Now that you know what engine coolant does, what makes inverter coolant different? Consider the following:
Why Do You Need Inverter Coolant?
Hybrid cars have a battery. But that battery generates DC power. According to this Toyota Scranton guide, their hybrid cars have inverters that change DC power into AC power which the vehicle can use.
In other words, you can’t drive a car without an inverter. Unfortunately, the inverter’s work generates heat. Hybrid vehicles have a cooling system that prevents the inverter from overheating. That cooling system uses inverter coolant to take the heat away.
What Does Inverter Coolant Do?
Hybrid vehicles have an electric pump that circulates the inverter coolant using a liquid cooling loop. The coolant takes the excess heat and carries it to the radiator. Once it cools, the coolant runs through the system once more.
Where Does Inverter Coolant Work?
Inverter coolant works in hybrid vehicles. Traditional cars don’t have inverters. Therefore, they don’t need inverter coolant. The inverter in a hybrid vehicle generates heat while converting DC into AC power.
Inverters will overheat unless coolant takes the excess heat away while circulating. Car Tips Daily expects a Prius to show a P0893 error code when the inverter fails. Don’t be surprised if the car stalls.
Give the vehicle a moment to cool down. If the car starts and the error code disappears, you should check on the coolant. It may take a mechanic’s assistance to get to the bottom of this issue. After all, inverter coolant can fail to circulate because the pump has stopped working.
In other words, the coolant is not at fault. Additionally, a mechanic can inspect the inverter pump sensors. These sensors compel the pump to circulate the coolant once they detect the heat in the inverter. As such, if they fail, the coolant won’t circulate. None of these issues matter to traditional fossil fuel-based vehicles.
What Is The Inverter Composed Of?
It depends on the maker. Expect some water, anti-freeze, and ethylene glycol. The Prius manual on this Prius Chat discussion mentions that their coolant is non-silicate/amine/nitrite/borate. Try to match brands.

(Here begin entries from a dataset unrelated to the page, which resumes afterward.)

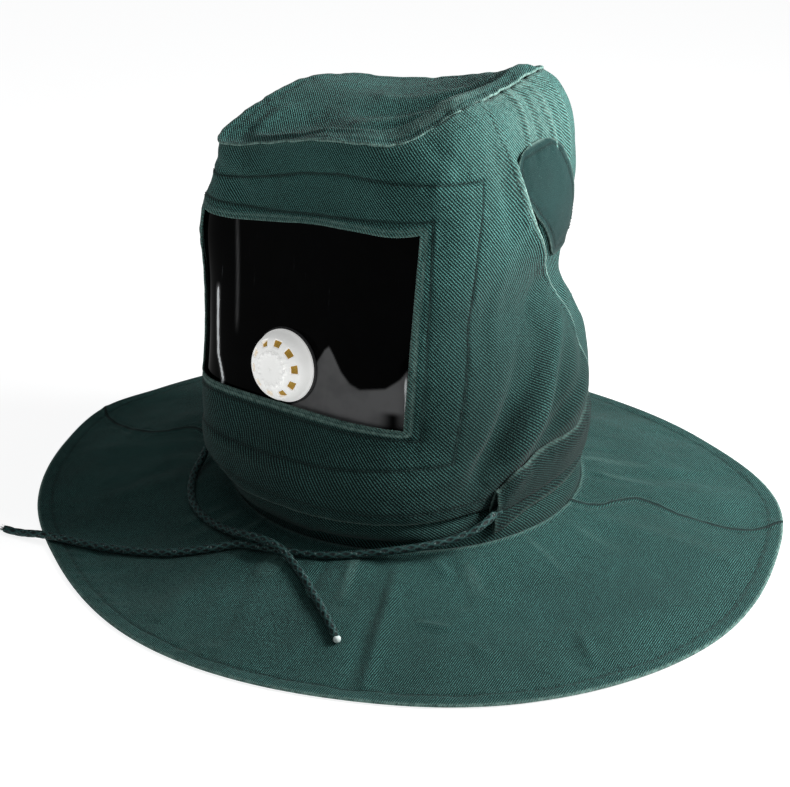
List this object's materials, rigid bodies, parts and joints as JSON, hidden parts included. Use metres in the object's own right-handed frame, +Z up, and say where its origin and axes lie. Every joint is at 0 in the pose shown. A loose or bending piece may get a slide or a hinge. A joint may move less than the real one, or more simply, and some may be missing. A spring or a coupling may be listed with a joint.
{
  "type": "sandblasting hood",
  "caption": "Green cloth sandblasting hood with a clear wrap-round visor, a white breathing valve, ear flaps, a drawcord neck band and a round shoulder cape.",
  "frame": {"origin": "on the rest plane, under the middle of the cape's outline", "axes": "+Z up out of the crown, -Y out of the window, +X towards the wearer's left"},
  "size_m": [0.6764, 0.5988, 0.3889],
  "materials": {
    "hood_cloth": "matte dark green twill",
    "visor_sheet": "clear thin sheet with a dark inside behind it",
    "valve_plastic": "satin white",
    "filter_plastic": "matte ochre",
    "seal_rubber": "matte black",
    "cord_braid": "braided dark green cord"
  },
  "bodies": {
    "root": {"hood_front": "hood_cloth", "hood_back": "hood_cloth", "neck_strip": "hood_cloth", "crown_panel": "hood_cloth", "ear_flap_right": "hood_cloth", "ear_flap_left": "hood_cloth", "cape_front": "hood_cloth", "cape_back": "hood_cloth", "visor": "visor_sheet", "valve_cap": "valve_plastic", "valve_filter": "filter_plastic", "valve_seal": "seal_rubber", "valve_nut": "valve_plastic", "neck_band": "hood_cloth", "drawcord_back": "cord_braid", "drawcord_right": "cord_braid", "drawcord_left": "cord_braid"}
  },
  "joints": []
}
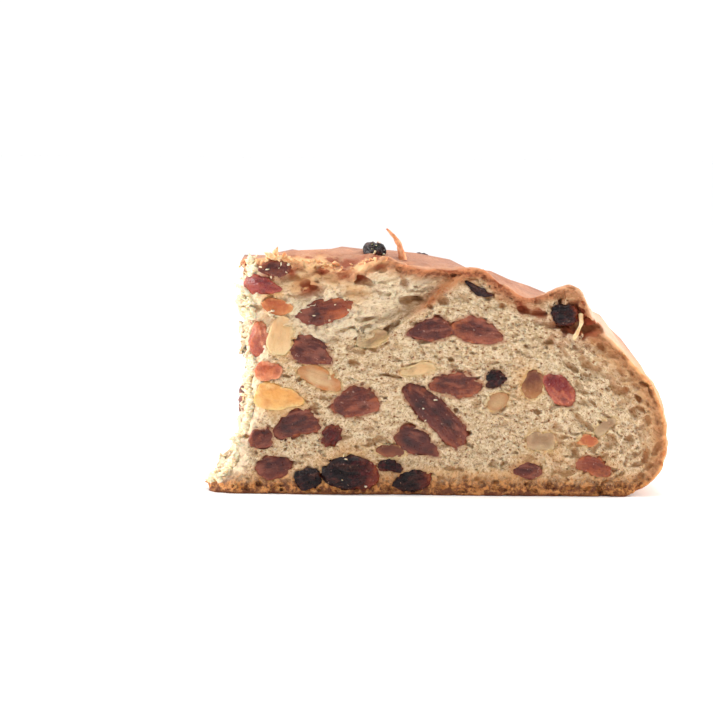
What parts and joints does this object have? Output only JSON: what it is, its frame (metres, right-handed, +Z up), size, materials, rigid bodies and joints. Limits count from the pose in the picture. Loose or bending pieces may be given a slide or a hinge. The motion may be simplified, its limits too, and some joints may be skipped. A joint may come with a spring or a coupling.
{
  "type": "pandolce",
  "caption": "Cut piece of pandolce, a low domed fruit bread: browned crust dome, a knife-cut face and a torn face full of raisins, candied fruit and pine nuts.",
  "frame": {"origin": "middle of the piece's footprint on the surface it rests on", "axes": "+Z up, +X along the knife-cut face from the torn edge to the crust, knife-cut face towards -Y"},
  "size_m": [0.1386, 0.1174, 0.0796],
  "materials": {
    "bread": "matte, browned crust over pale open crumb",
    "raisin": "moist, wrinkled, slightly see-through",
    "currant": "dark, wrinkled, satin",
    "golden_raisin": "moist amber",
    "pine_nut": "satin cream",
    "candied_orange": "glossy candied peel",
    "candied_citron": "glossy pale candied peel",
    "candied_cherry": "glossy red candied fruit"
  },
  "bodies": {
    "root": {"bread": "bread", "candied_cherry_01": "candied_cherry", "candied_cherry_02": "candied_cherry", "candied_cherry_03": "candied_cherry", "candied_cherry_04": "candied_cherry", "candied_cherry_05": "candied_cherry", "candied_citron_01": "candied_citron", "candied_citron_02": "candied_citron", "candied_citron_03": "candied_citron", "candied_citron_04": "candied_citron", "candied_citron_05": "candied_citron", "candied_citron_06": "candied_citron", "candied_citron_07": "candied_citron", "candied_orange_01": "candied_orange", "candied_orange_02": "candied_orange", "candied_orange_03": "candied_orange", "candied_orange_04": "candied_orange", "candied_orange_05": "candied_orange", "currant_01": "currant", "currant_02": "currant", "currant_03": "currant", "currant_04": "currant", "currant_05": "currant", "currant_06": "currant", "currant_07": "currant", "currant_08": "currant", "currant_09": "currant", "currant_10": "currant", "currant_11": "currant", "currant_12": "currant", "currant_13": "currant", "golden_raisin_01": "golden_raisin", "golden_raisin_02": "golden_raisin", "pine_nut_01": "pine_nut", "pine_nut_02": "pine_nut", "raisin_01": "raisin", "raisin_02": "raisin", "raisin_03": "raisin", "raisin_04": "raisin", "raisin_05": "raisin", "raisin_06": "raisin", "raisin_07": "raisin", "raisin_08": "raisin", "raisin_09": "raisin", "raisin_10": "raisin", "raisin_11": "raisin", "raisin_12": "raisin", "raisin_13": "raisin", "raisin_14": "raisin", "raisin_15": "raisin", "raisin_16": "raisin", "raisin_17": "raisin", "raisin_18": "raisin", "raisin_19": "raisin", "raisin_20": "raisin", "raisin_21": "raisin", "raisin_22": "raisin"}
  },
  "joints": []
}
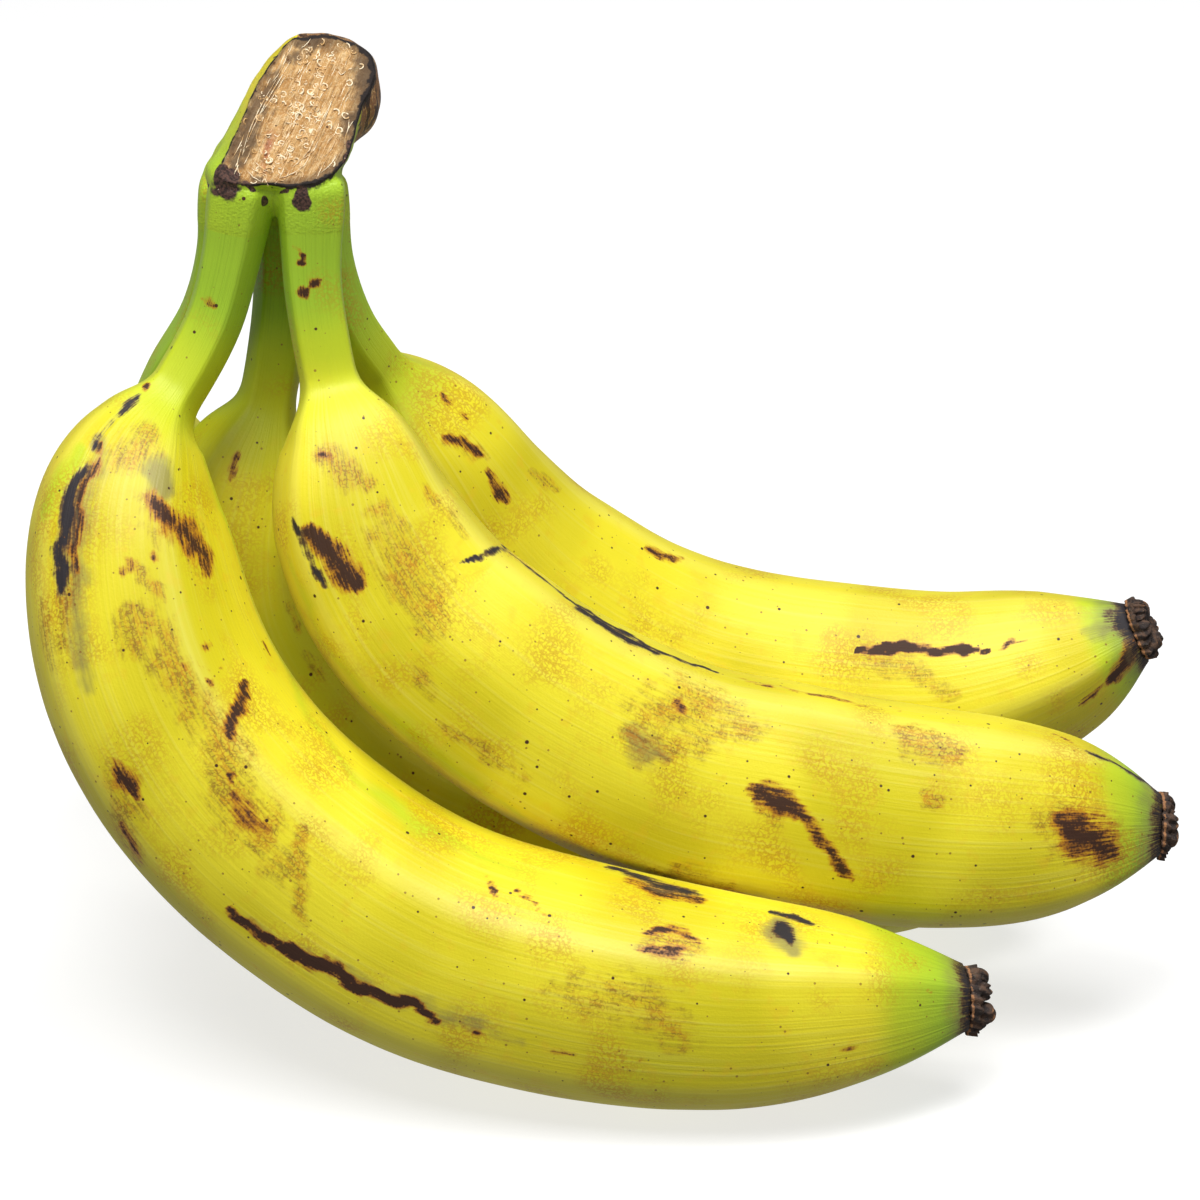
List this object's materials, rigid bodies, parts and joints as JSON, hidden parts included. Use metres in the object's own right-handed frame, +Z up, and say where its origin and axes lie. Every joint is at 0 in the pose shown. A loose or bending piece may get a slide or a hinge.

For instance, if you have a Prius, get the coolant Toyota made for that specific model. Check the manual. You can also contact the company’s personnel to get a recommendation. You can’t trust coolant from a different brand to benefit your vehicle.
It is worth noting that Hybrid vehicles use one type of coolant. You don’t need inverter coolant and engine coolant for your hybrid car. The same bottle of inverter coolant will meet your car’s cooling needs.
This subject confuses people, especially when they consult ignorant dealerships and mechanics. Try to keep the following in mind:
1). Before you buy coolant, identify the type you need. It isn’t enough to know the difference between inverter and engine coolant. Engine coolant comes in three different forms:
- Inorganic Additive Technology – Most people have seen this coolant. The product has been around for decades. It has a distinct green color. But IAT coolant has fallen out of favor in some circles because it depletes its additives quickly. You need to change it every two years (24,000 miles).
- Organic Acid Technology – You find OAT coolant in vehicles from General Motors. First of all, it can go unchanged for five years (50,000). Secondly, it comes in orange, yellow, red, and purple.
- Hybrid Organic Acid Technology – Despite the ‘Hybrid’ in its name, HOAT is not an inverter coolant. Instead, it combines OAT and IAT. The result is a coolant you only need to change every ten years (150,000 miles).
Before you buy coolant, make sure you know the type of coolant you need. This is why the manual is so important. Don’t expect multiple manufacturers to use the same type of coolant.
2). How much water should you add to the coolant? If you’ve been driving for decades, you probably have a habit of diluting your coolant. But this step isn’t always necessary. In previous years, manufacturers sold pure coolant. You had to dilute it.
But these days, many coolant brands are pre-diluted. Read the instructions on the bottle. You should only dilute the coolant if the instructions say so.
3). Pay attention to the color. The color is tricky because you can’t trust it to identify the coolant type accurately. A skilled mechanic will tell you to look for orange, yellow, red, and purple if you want OAT coolants. However, you can also find HOAT coolants in orange and yellow.
IAT is typically green. But manufacturers can make it whatever color they want. Consider Honda, which has a blue coolant. Is that coolant OAT, HOAT, or IAT?
Don’t use the coolant’s color to make decisions. Read the label. If the label is unclear, turn to the manual to identify the correct coolant for your car. Using the wrong coolant is just as dangerous as having no coolant because it compromises the engine’s coolant system.